The decision to send medical volunteers to work in these conditions was a difficult one. It would have been so much simpler just to raise the money and dispatch equipment. British passport-holders are still kidnap targets in Lebanon, and those who work in the camps are of course exposed to the possibility of a violent death at any moment, and to starvation through military blockade. I remember the board meeting of May 1985, when the news broke of the first ‘camp war’. There were nine votes against my going back to the camps and two in favour – from the vice-chairman of the charity and myself. To this day, I have difficulty in understanding why volunteers keep coming forward. A staff-nurse and midwife, enlisted to deal with volunteers, went out with me in the first British team of 1985 – and she herself narrowly escaped death when a bullet passed two inches from her head. Meanwhile a Norwegian colleague had his elbow shot off. In July 1987 I was returning with a new team of volunteers when the manager of a Cyprus hotel recognised me and shook his head: ‘Doctor, you are not going back to Lebanon, are you? You are a big criminal. You know they are all crazy in Lebanon.’ ‘I know that,’ I said. ‘But we are crazy too.’

Behind all this irrational risk-taking lies a truth that may only be apparent to those who have been there. Most of us are driven to desperation by the sufferings of the people in Lebanon. This is why we keep going back, often under very difficult and dangerous circumstances. Other medically-qualified people who haven’t been there before insist on coming along with us, sometimes offering even to pay their own expenses. The response among laymen, too, has been remarkable. I once received fifty pounds from an Englishman who had never met a Palestinian in his life: that fifty pounds represented his entire dole money for two weeks. I would be a real criminal if I tried to stifle that kind of generosity.

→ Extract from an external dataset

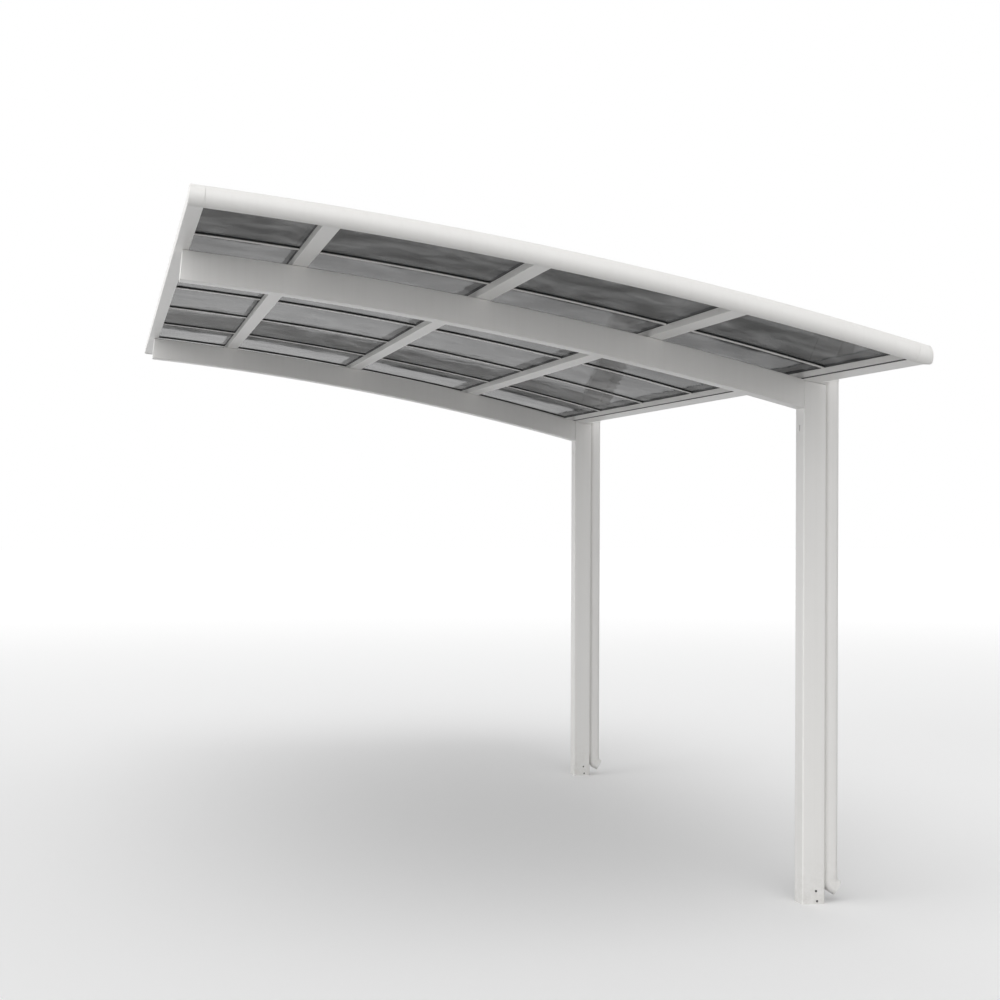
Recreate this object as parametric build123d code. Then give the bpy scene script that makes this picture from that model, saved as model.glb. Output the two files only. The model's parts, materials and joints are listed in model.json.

At the beginning of last year the camps were again under siege. Bullets had left many dead or maimed. Rats, surviving on unattended garbage, were being eaten in their turn by starving women and children. When all the grass, dogs and cats were eaten up, women left the camps to buy food and were sniped at. Trapped in Haifa Hospital in Bourj al Barajneh were 40 Palestinian medical staff, doctors and nurses, and four foreign medical volunteers – doing the impossible job of looking after the sick and injured without medicine, water or electricity. Pauline Cutting was among the volunteers and it was thanks to her that the rest of the world discovered what was going on. For me it brought back the horrors of 1982 when Sabra and Chatila were surrounded by tanks, and there was no escape. We called for help, but hundreds had lost their lives by the time help came. It was only when I was taken out of Gaza Hospital with the rest of the foreign medical team that I learnt the painful truth: while we were spending hours and hours trying to save a handful of lives, hundreds of defenceless women, old men and children were being slaughtered outside. Some of us who survived the horrors of 1982 returned to Britain to launch Medical Aid for Palestinians. Meanwhile the Palestinians in the refugee camps of Lebanon once again started rebuilding their shattered homes. But before the war wounds of 1982 were allowed to heal, new ones were inflicted. Between 1985 and 1987, the camps of Sabra, Chatila and Bourj al Barajneh were attacked and besieged four times. A more striking way of putting it would be to say that for the past two years, there were only two months when the camps were not under fire.

In 1987, at the height of the siege, the people of Chatila were granted religious permission to eat corpses if the only alternative was starvation. If we die this way,’ they told the world, ‘let it go down in human history that the conscience of the 20th century has allowed this to happen.’ Moreover, each of the families provided one able-bodied member who would of his own free will starve to death so that whatever food was left could be given to the wounded and the women and children.